#### [Exercise task]
Repeat the listing in full, word for word.

#### [Recorded information]
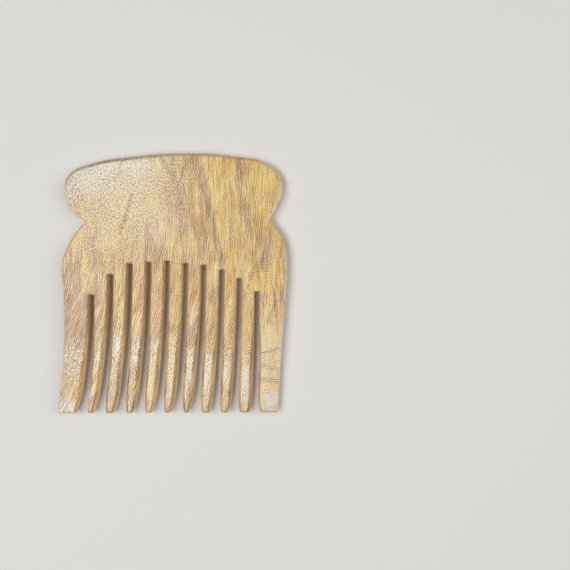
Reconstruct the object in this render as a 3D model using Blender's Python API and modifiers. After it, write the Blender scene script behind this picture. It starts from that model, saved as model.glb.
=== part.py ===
"""A carved wooden kanga comb, sawn and shaped from one board of hardwood.

Metres, +Z up. The comb lies on its back face at z = 0 with its front face up, its tines
towards -Y and its head towards +Y. The origin is under the middle of its box.

The steps follow the maker's: saw the outline, saw the slots, thin the tines towards
their tips, and round every edge, most of all along the tines.
"""

import math

import bmesh
import bpy

# The board
COMB_WIDTH = 0.1236
COMB_HEIGHT = 0.140
BOARD_THICKNESS = 0.008

# The outline: a body with a finger notch on each side, and a head with round lobes
NOTCH_HEIGHT = 0.1034
NOTCH_DEPTH_LEFT = 0.0151
NOTCH_DEPTH_RIGHT = 0.0097
# Across: of half the width, from the middle. Up: of the notch height, from the tips.
BODY_LEFT_SHARES = (
    (-1.000, 0.000),
    (-0.991, 0.070),
    (-0.945, 0.387),
    (-0.950, 0.638),
    (-0.962, 0.774),
    (-0.907, 0.870),
    (-0.814, 0.959),
)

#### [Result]
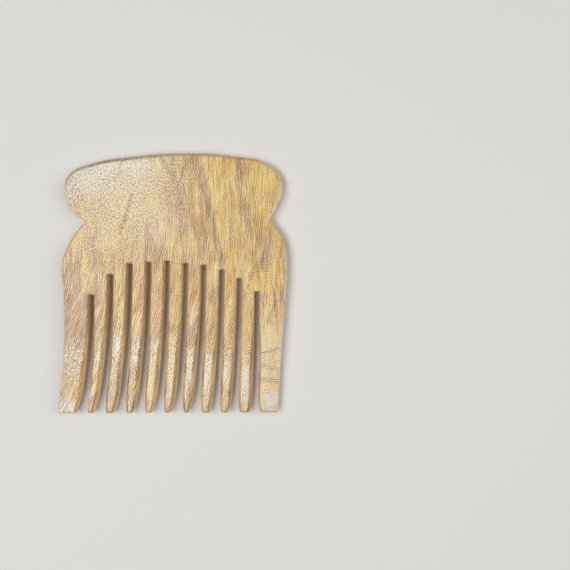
Reconstruct the object in this render as a 3D model using Blender's Python API and modifiers. After it, write the Blender scene script behind this picture. It starts from that model, saved as model.glb.
=== part.py ===
"""A carved wooden kanga comb, sawn and shaped from one board of hardwood.

Metres, +Z up. The comb lies on its back face at z = 0 with its front face up, its tines
towards -Y and its head towards +Y. The origin is under the middle of its box.

The steps follow the maker's: saw the outline, saw the slots, thin the tines towards
their tips, and round every edge, most of all along the tines.
"""

import math

import bmesh
import bpy

# The board
COMB_WIDTH = 0.1236
COMB_HEIGHT = 0.140
BOARD_THICKNESS = 0.008

# The outline: a body with a finger notch on each side, and a head with round lobes
NOTCH_HEIGHT = 0.1034
NOTCH_DEPTH_LEFT = 0.0151
NOTCH_DEPTH_RIGHT = 0.0097
# Across: of half the width, from the middle. Up: of the notch height, from the tips.
BODY_LEFT_SHARES = (
    (-1.000, 0.000),
    (-0.991, 0.070),
    (-0.945, 0.387),
    (-0.950, 0.638),
    (-0.962, 0.774),
    (-0.907, 0.870),
    (-0.814, 0.959),
)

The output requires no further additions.